We humans have been using and perfecting our vision throughout our evolutionary history. The survival of our species and the species that preceded us was dependent on having a sophisticated visual system. Everything from recognizing predators, foraging for food, to navigating a complex terrain to make back to one's safe hideout, relied on an extraordinary visual faculty. Because of its importance in our evolutionary history, it has become an essential part of our cognitive system.

On the other hand, languages, written words, and numbers became part of our evolutionary history only during its latest epoch. Experts claim that our ancestors invented spoken language about 100,000 to 200,000 years ago. The use of numbers appeared much later about 10,000 years ago. The foundation of the modern writing system based on symbols appeared only about 5000 years ago.


To understand how well developed our visual system is, here are some numbers to consider: 50% of our brain is devoted, either directly or indirectly, to vision. Links to retinas in our eyes account for 40% of our nerve fibers. 90% of the information transmitted to the brain is visual information.


Our brain functions using two different systems: an impulsive system and a deliberative system. The impulsive system, our lizard brain, is what gives us the animal instinct to fight or flight. The deliberative system is what gives us our ability to be creative, analytical, notice trends and patterns, and find and solve problems.


Our visual faculty works incredibly well with the impulsive system. Seeing a rattlesnake sends a chill through our spine and makes us recoil instantly. Standing at the edge of a cliff makes us feel dizzy. It also works equally well with our deliberative system. Babies learn to recognize their parents' faces at a very early age. Children quickly identify animals from their simple sketches.

Just looking at this picture makes some people feel slightly dizzy for a moment.

Our visual faculty is also very powerful in its ability to evoke emotion and leave an imprint in our memory. Love at first sight is not uncommon, whether it is people we like, the house we want to live in, or the painting we want to hang on its wall. Seeing someone smile makes us feel better, but seeing a child cry breaks our heart. Our visual memory is encoded in the same part of our brain (medial temporal lobe), where emotions are processed. Our visual stimuli and emotional response are easily linked and, working together, they form memories.


Visual cues like these evoke emotions.

Given the versatility of our visual faculty, it should come as no surprise that our ability to learn is also much better when we use visual methods. 65% of us learn better using visual methods compared to only 5% who learn better using textual methods. As one education expert put it, "…unless our words, concepts, ideas are hooked onto an image, they will go in one ear, sail through the brain, and go out the other ear."

What fascinates me the most is that virtually every aspect of it happens effortlessly. We do not make deliberate efforts to memorize visual information. They end up in our memory without us making an effort. One the other hand, the words and the numbers we work so hard to remember recedes quickly from our memory. I do not remember even one digit of my phone number from my college days (this was when we had to memorize our phone numbers!). But I still remember what the phone looked like, the AT&T logo on it and the wall where it hung. Recalling a visual memory seems to be equally effortless and seems to take place instantly. We may not recall every detail of it, but we can remember the general outline without much effort.

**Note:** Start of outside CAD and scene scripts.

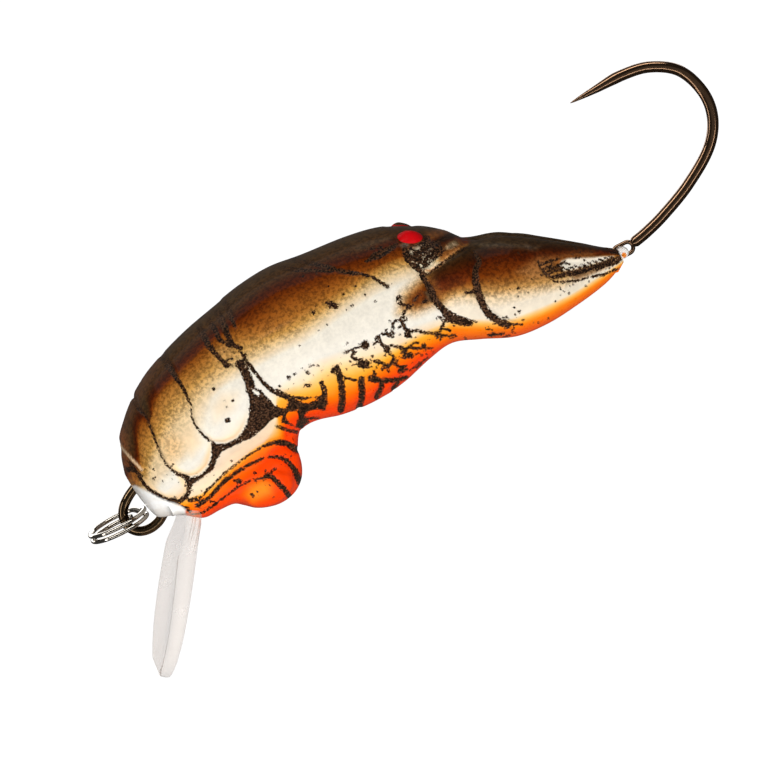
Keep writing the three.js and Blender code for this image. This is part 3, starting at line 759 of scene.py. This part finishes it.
def seat_depth(x, z, has_pegs):
    """How far the shell's inside is cut back from the parting plane, for the hollow and for what it holds."""
    room = half_width(x, z) - WALL
    depth = np.clip(room, 0, None) * smooth_step(*HOLLOW[0], x) * smooth_step(*HOLLOW[1], x)
    depth[(x < SOLID_NOSE[0]) & (z < SOLID_NOSE[1])] = 0
    depth[disc(x, z, RATTLE[:2], RATTLE[2] + RATTLE_WALL)] = 0
    for at in LOCATING_PEGS:
        depth[disc(x, z, at, BOSS_R)] = 0
        depth[disc(x, z, at, PEG_R if has_pegs else SOCKET_R)] = -PEG_LENGTH if has_pegs else SOCKET_DEPTH
    for seat, spare in ((RATTLE, 0), (BALLAST, CLEARANCE)):
        depth[disc(x, z, seat[:2], seat[2] + spare)] = seat[3] + spare
    behind = (LIP_ROOT[0] - x) * math.cos(LIP_ANGLE) + (LIP_ROOT[1] - z) * math.sin(LIP_ANGLE)
    across = (x - LIP_ROOT[0]) * math.sin(LIP_ANGLE) - (z - LIP_ROOT[1]) * math.cos(LIP_ANGLE)
    seat = (behind > -LIP_TONGUE - CLEARANCE) & (across > -CLEARANCE)
    seat &= across < LIP_THICKNESS[0] + CLEARANCE
    depth[seat] = np.minimum(LIP_ROOT_HALF_WIDTH + CLEARANCE, room[seat] + 0.5)
    return depth


def inner_skin(xs, has_pegs):
    share = np.linspace(0, 1, INNER_ROWS)
    x = np.repeat(xs[:, None], INNER_ROWS, axis=1)
    bottom = line_at(BELLY_LINE, x)
    top = line_at(BACK_LINE, x) - CLEFT_ROOM * smooth_step(CLAW_CLEFT[0], 25, x)
    inset = np.minimum(WALL, 0.3 * (top - bottom))
    z = bottom + inset + (top - bottom - 2 * inset) * share
    y = seam_at(x) + seat_depth(x, z, has_pegs)
    return np.stack([x, y, z], axis=2)


def grid_faces(columns, rows, first=0):
    i, j = np.meshgrid(np.arange(columns - 1), np.arange(rows - 1), indexing="ij")
    a = (first + i * rows + j).ravel()
    return np.stack([a, a + 1, a + rows + 1, a + rows], axis=1)


def shell_faces(inner_first):
    """Faces of the right shell: outside, inside, the two parting edges and the caps at nose and claw tip."""
    outer = grid_faces(COLUMNS, ROWS)
    inner = grid_faces(COLUMNS, INNER_ROWS, inner_first)[:, ::-1]
    i = np.arange(COLUMNS - 1)
    low_out, low_in = i * ROWS, inner_first + i * INNER_ROWS
    high_out, high_in = low_out + ROWS - 1, low_in + INNER_ROWS - 1
    low_rim = np.stack([low_out, low_out + ROWS, low_in + INNER_ROWS, low_in], axis=1)
    high_rim = np.stack([high_in, high_in + INNER_ROWS, high_out + ROWS, high_out], axis=1)
    caps = []
    hub = inner_first + COLUMNS * INNER_ROWS
    for column, turn in ((0, -1), (COLUMNS - 1, 1)):
        loop = [column * ROWS + j for j in range(ROWS)]
        loop += [inner_first + column * INNER_ROWS + k for k in range(INNER_ROWS)][::-1]
        loop = loop[::turn]
        caps += [(a, b, hub) for a, b in zip(loop, loop[1:] + loop[:1])]
        hub += 1
    return [tuple(f) for part in (outer, inner, low_rim, high_rim) for f in part.tolist()] + caps


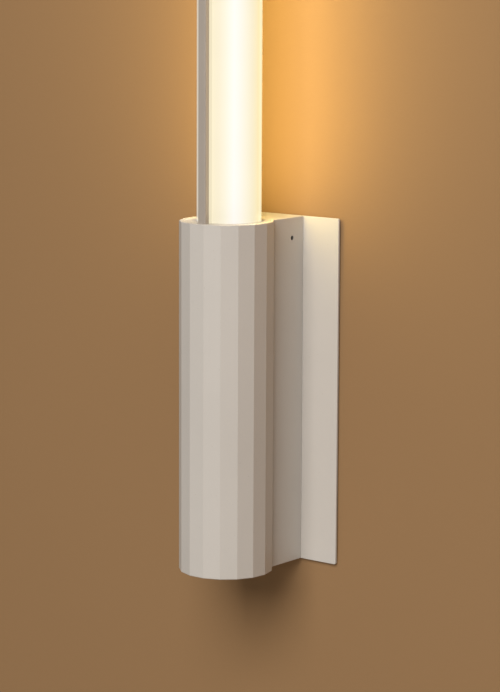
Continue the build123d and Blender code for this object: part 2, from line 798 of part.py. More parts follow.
def make_terminal_screws():
    back = tray_back + terminal_depth
    middle = terminal_middle()
    radius = well_diameter / 2 - terminal_screw_gap
    face = back - terminal_screw_sunk
    screws = []
    for x in pole_x:
        for z in (middle - well_spacing / 2, middle + well_spacing / 2):
            screw = rod_y(x, z, radius, back - well_step, face)
            slot = Pos(x, face, z) * Box(2 * radius + 1, 2 * terminal_slot, terminal_slot)
            screws.append(screw - slot)
    return group(screws)


def make_terminal_fixing_screw():
    seat = tray_back + fixing_floor
    return tray_screw(pole_pitch / 2, terminal_middle(), seat, fixing_floor + tray_thickness)


def make_cable_clamp():
    """Clamp bar with a ribbed underside, screwed down on the tray."""
    half = clamp_length / 2
    bar = box_between((-half, tray_back, clamp_z - clamp_height / 2),
                      (half, tray_back + clamp_depth, clamp_z + clamp_height / 2))
    bar = fillet(bar.edges().filter_by(Axis.Y), clamp_corner)
    groove = Box(clamp_rib_length, 2 * clamp_rib_depth, clamp_rib_width)
    for rib in (-1, 0, 1):
        bar -= Pos(0, tray_back, clamp_z + rib * clamp_rib_pitch) * groove
    for side in (-1, 1):
        bar -= rod_y(side * clamp_screw_x, clamp_z, m3_clearance / 2, tray_back - 1, 0)
    return bar


def make_clamp_screws():
    seat = tray_back + clamp_depth
    length = clamp_depth + tray_thickness
    return group(tray_screw(side * clamp_screw_x, clamp_z, seat, length) for side in (-1, 1))


def make_earth_tag():
    """Ring tag on the tray, with its crimped barrel down towards the terminals."""
    tag = rod_y(earth_tag_x, earth_tag_z, tag_radius, tray_back, tray_back + tag_thickness)
    barrel_low = tag_barrel_high - tag_barrel_length
    barrel_radius = wire_diameter / 2 + tag_barrel_wall
    tag += rod_z(earth_tag_x, tag_wire_y, barrel_radius, barrel_low, tag_barrel_high)
    tag -= rod_z(earth_tag_x, tag_wire_y, wire_diameter / 2, barrel_low - 1, tag_wire_z)
    return tag - rod_y(earth_tag_x, earth_tag_z, m3_clearance / 2, tray_back - 1, 0)


def make_earth_tag_screw():
    seat = tray_back + tag_thickness
    return tray_screw(earth_tag_x, earth_tag_z, seat, tag_thickness + tray_thickness)


# Wires

def block_lead(pole, end):
    """Lead from a pole at the top of the terminal block up to its other end."""
    start = (pole_x[pole], tray_back + terminal_depth - well_step - wire_way / 2, terminal_top)
    straight = wire_straight * (end[2] - terminal_top)
    points = [start, (start[0], start[1], start[2] + straight), (end[0], end[1], end[2] - straight), end]
    return wire(points)


def make_live_lead():
    return block_lead(0, (pole_x[0] + led_wire_pitch / 2, tray_back + driver_depth / 2, driver_low))


def make_neutral_lead():
    return block_lead(1, (pole_x[1] - led_wire_pitch / 2, tray_back + driver_depth / 2, driver_low))


def make_earth_lead():
    return block_lead(2, (earth_tag_x, tag_wire_y, tag_wire_z))


def led_wire(side):
    """Lead from the driver's upper end to the connector on the light board."""
    x = side * led_wire_pitch / 2
    y_driver = tray_back + driver_depth / 2
    y_board = carrier_back + board_thickness + connector_height / 2
    low, high = driver_top, lead_plug_z
    straight = wire_straight * (high - low)
    points = [(x, y_driver, low), (x, y_driver, low + straight),
              (x, y_board, high - straight), (x, y_board, high)]
    return wire(points)


def make_led_lead_positive():
    return led_wire(1)


def make_led_lead_negative():
    return led_wire(-1)


parts = {
    "wall_gasket": make_wall_gasket,
    "wall_plate": make_wall_plate,
    "mounting_bracket": make_mounting_bracket,
    "bracket_rivets": make_bracket_rivets,
    "cable_grommet": make_cable_grommet,
    "earth_washer": make_earth_washer,
    "earth_screw": make_earth_screw,
    "body_profile": make_body_profile,
    "top_cap": make_top_cap,
    "bottom_cap": make_bottom_cap,
    "bottom_cap_screws": make_bottom_cap_screws,
    "lock_screw_left": lambda: make_lock_screw(-1),
    "lock_screw_right": lambda: make_lock_screw(1),
    "light_seal": make_light_seal,
    "tube_socket": make_tube_socket,
    "socket_screws": make_socket_screws,
    "spine": make_spine,
    "diffuser_tube": make_diffuser_tube,
    "tube_end_cap": make_tube_end_cap,
    "end_cap_screw": make_end_cap_screw,
    "led_board": make_led_board,
    "led_chips": make_led_chips,
    "led_connector": make_led_connector,
    "chassis_tray": make_chassis_tray,
    "spine_screws": make_spine_screws,
    "foot_screws": make_foot_screws,
    "driver_case": make_driver_case,
    "driver_lid": make_driver_lid,
    "driver_screws": make_driver_screws,
    "terminal_block": make_terminal_block,
    "terminal_screws": make_terminal_screws,
    "terminal_fixing_screw": make_terminal_fixing_screw,
    "cable_clamp": make_cable_clamp,
    "clamp_screws": make_clamp_screws,
    "earth_tag": make_earth_tag,
    "earth_tag_screw": make_earth_tag_screw,
    "live_lead": make_live_lead,
    "neutral_lead": make_neutral_lead,
    "earth_lead": make_earth_lead,
    "led_lead_positive": make_led_lead_positive,
    "led_lead_negative": make_led_lead_negative,
}

os.makedirs("parts", exist_ok=True)
for name, make in parts.items():
    export_step(make(), f"parts/{name}.step")
    print("wrote", name)
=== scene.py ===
import math

import bmesh
import bpy
from mathutils import Matrix, Vector


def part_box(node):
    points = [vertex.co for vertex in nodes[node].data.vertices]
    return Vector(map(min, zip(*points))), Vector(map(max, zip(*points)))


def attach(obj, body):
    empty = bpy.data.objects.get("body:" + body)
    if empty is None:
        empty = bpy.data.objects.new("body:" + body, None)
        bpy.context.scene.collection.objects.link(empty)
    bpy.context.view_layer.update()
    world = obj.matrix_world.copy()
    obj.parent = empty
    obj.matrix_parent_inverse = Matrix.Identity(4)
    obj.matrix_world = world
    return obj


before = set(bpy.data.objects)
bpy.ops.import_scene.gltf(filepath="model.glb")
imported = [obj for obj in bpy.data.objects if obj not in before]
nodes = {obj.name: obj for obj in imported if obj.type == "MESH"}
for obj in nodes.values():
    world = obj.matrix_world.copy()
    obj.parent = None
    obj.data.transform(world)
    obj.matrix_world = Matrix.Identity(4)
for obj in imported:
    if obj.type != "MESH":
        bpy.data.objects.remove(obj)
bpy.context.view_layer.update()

# Tube wall light: a painted column on a wall plate, with a lit opal tube standing in it.
# Metres. Y = 0 is the wall, -Y comes out of it, Z is up.

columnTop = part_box("body_profile")[1].z
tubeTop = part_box("diffuser_tube")[1].z
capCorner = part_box("tube_end_cap")[1]  # the cap is centred on x = 0 and as wide as the tube
tubeRadius = capCorner.x
tubeAxisY = capCorner.y - tubeRadius


# Node helpers

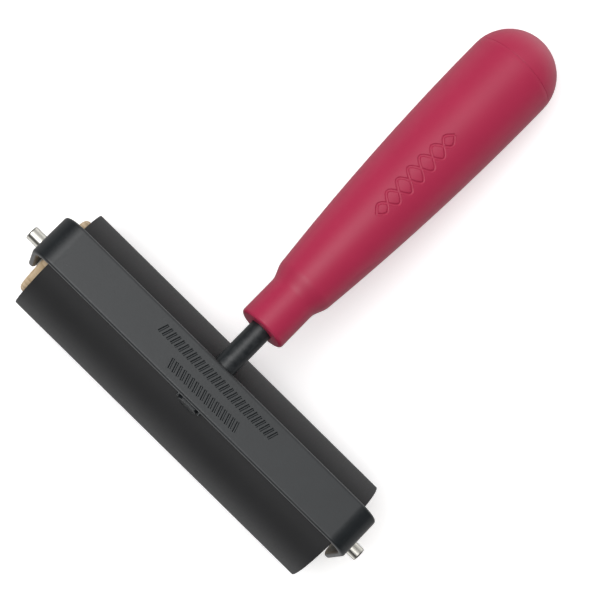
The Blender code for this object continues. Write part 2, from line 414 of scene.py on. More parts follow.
class Graph:
    """A shader node tree with short ways to add and join nodes."""

    def __init__(self, tree: NodeTree) -> None:
        """Starts on a node tree.

        Args:
            tree: The tree that nodes are added to.
        """
        self.tree = tree

    def add(self, kind: str, **settings: str) -> Node:
        """Adds a node.

        Args:
            kind: Its type.
            **settings: Its properties.

        Returns:
            The node.
        """
        made = self.tree.nodes.new(kind)
        for name, value in settings.items():
            setattr(made, name, value)
        return made

    def feed(self, socket: NodeSocket, value: Value) -> None:
        """Sets a socket, or joins another socket to it.

        Args:
            socket: The input.
            value: A number, a colour or an output socket.
        """
        if isinstance(value, NodeSocket):
            self.tree.links.new(value, socket)
        else:
            socket.default_value = value

    def math(self, operation: str, first: Value, second: Value = 0.0) -> NodeSocket:
        """Adds a Math node.

        Args:
            operation: What it does.
            first: Its first value.
            second: Its second value.

        Returns:
            Its output.
        """
        made = self.add("ShaderNodeMath", operation=operation)
        self.feed(made.inputs[0], first)
        self.feed(made.inputs[1], second)
        return made.outputs[0]

    def per(self, size: NodeSocket) -> NodeSocket:
        """Returns how many lumps of a size go into one unit."""
        return self.math("DIVIDE", 1.0, size)

    def stretch(self, vector: NodeSocket, factors: Triple) -> NodeSocket:
        """Scales a vector by a factor along each axis.

        Args:
            vector: The vector.
            factors: The three factors.

        Returns:
            The scaled vector.
        """
        made = self.add("ShaderNodeVectorMath", operation="MULTIPLY")
        self.feed(made.inputs[0], vector)
        self.feed(made.inputs[1], factors)
        return made.outputs[0]

    def noise(
        self, vector: NodeSocket, scale: Value, detail: float = 3.0, roughness: float = 0.5
    ) -> NodeSocket:
        """Adds a noise texture.

        Args:
            vector: Where it is read.
            scale: Its lumps per unit.
            detail: How many finer layers it has.
            roughness: How strong those are.

        Returns:
            Its value.
        """
        made = self.add("ShaderNodeTexNoise")
        self.feed(made.inputs["Vector"], vector)
        self.feed(made.inputs["Scale"], scale)
        self.feed(made.inputs["Detail"], detail)
        self.feed(made.inputs["Roughness"], roughness)
        return made.outputs["Fac"]

    def span(
        self, value: Value, low: Value, high: Value, to_low: float = 0.0, to_high: float = 1.0
    ) -> NodeSocket:
        """Maps a range of values to another with soft ends.

        Args:
            value: The value.
            low: Where the range starts.
            high: Where it ends.
            to_low: The result at its start.
            to_high: The result at its end.

        Returns:
            The mapped value.
        """
        made = self.add("ShaderNodeMapRange", interpolation_type="SMOOTHSTEP")
        for socket, given in zip(made.inputs, (value, low, high, to_low, to_high)):
            self.feed(socket, given)
        return made.outputs["Result"]

    def blend(self, factor: Value, under: Value, colour: Colour) -> NodeSocket:
        """Lays a colour over another.

        Args:
            factor: How much of the upper colour there is.
            under: The colour below.
            colour: The colour on top.

        Returns:
            The mixed colour.
        """
        made = self.add("ShaderNodeMix", data_type="RGBA", blend_type="MIX")
        self.feed(made.inputs[MIX_FACTOR], factor)
        self.feed(made.inputs[MIX_FIRST], under)
        self.feed(made.inputs[MIX_SECOND], (*colour, 1.0))
        return made.outputs[MIX_RESULT]

    def tinge(self, mask: NodeSocket, share: float, under: Value, colour: Colour) -> NodeSocket:
        """Lays a colour over another where a mask is high.

        Args:
            mask: Where the upper colour lies.
            share: How much of it there is where the mask is 1.
            under: The colour below.
            colour: The colour on top.

        Returns:
            The mixed colour.
        """
        return self.blend(self.math("MULTIPLY", mask, share), under, colour)


class EffectKind(Enum):
    """The shared effects that finishes are made from."""

    RELIEF = "surface_relief"
    DRIFT = "tone_drift"
    SPECKS = "fine_specks"
    SCRATCHES = "fine_scratches"
    EDGE_WEAR = "edge_wear"


def new_group(
    kind: EffectKind, inputs: dict[str, tuple], output: tuple[str, str]
) -> tuple[Graph, Node, NodeSocket]:
    """Starts a node group with its sockets.

    Args:
        kind: The effect that the group makes.
        inputs: Each input's name, with its socket type and its first value.
        output: The output's name and socket type.

    Returns:
        The group's graph, the node that its inputs come from, and the socket that its result goes to.
    """
    tree = bpy.data.node_groups.new(kind.value, "ShaderNodeTree")
    for name, (socket_type, value) in inputs.items():
        socket = tree.interface.new_socket(name=name, in_out="INPUT", socket_type=socket_type)
        if value is not None:
            socket.default_value = value
    tree.interface.new_socket(name=output[0], in_out="OUTPUT", socket_type=output[1])
    graph = Graph(tree)
    return graph, graph.add("NodeGroupInput"), graph.add("NodeGroupOutput").inputs[0]


def relief_group() -> NodeTree:
    """Makes the relief of a coated, moulded or ground surface: soft lumps with a fine grain on them.

    Returns:
        The group, which puts out a height between 0 and 1.
    """
    inputs = {
        "Vector": (VECTOR, None),
        "Lump Size": (FLOAT, 1.0),
        "Grain Size": (FLOAT, 0.2),
        "Grain Share": (FLOAT, 0.3),
    }
    graph, source, result = new_group(EffectKind.RELIEF, inputs, ("Height", FLOAT))
    place, share = source.outputs["Vector"], source.outputs["Grain Share"]
    lumps = graph.noise(place, graph.per(source.outputs["Lump Size"]), detail=2.0, roughness=0.45)
    grain = graph.noise(place, graph.per(source.outputs["Grain Size"]), detail=3.0, roughness=0.6)
    kept = graph.math("MULTIPLY", lumps, graph.math("SUBTRACT", 1.0, share))
    graph.feed(result, graph.math("ADD", kept, graph.math("MULTIPLY", grain, share)))
    return graph.tree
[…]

What does all of this mean for visual data? Our brain treats visually presented data the same way it treats all other visual information. Visual data engages our impulsive system. Numbers shown in red draws our attention to it instantly. Visual data also elicits a response from our deliberative system and gets us to think more deeply about it. We instinctively look for and see patterns and trends in visual data. It gets seamlessly etched in our memory, and we can recall it with much less effort than we can remember numbers.

One can instantly discern the pattern from the chart but not so much from the table showing the same data.

There is no doubt that we have a phenomenal ability to process and remember visual information, much more than our ability to process words and numbers. And if that is the case, should we not leverage this amazing ability everyone in our workforce has to help them perform at their best?

Every business has what is inarguably the most valuable assets: its workforce. Their natural intelligence to process visual information is unmatched by even the best artificial intelligence systems out there. Every business (and especially construction business) also has what is arguably one of the most valuable assets: its data. It only makes sense to bring the two together. By sharing visual data with our workforce, we not only help them make a better decision at that instance, but we also tap into their incredible innate ability to remember it, see trends and patterns in it and learn from it. It helps them deliver better outcomes.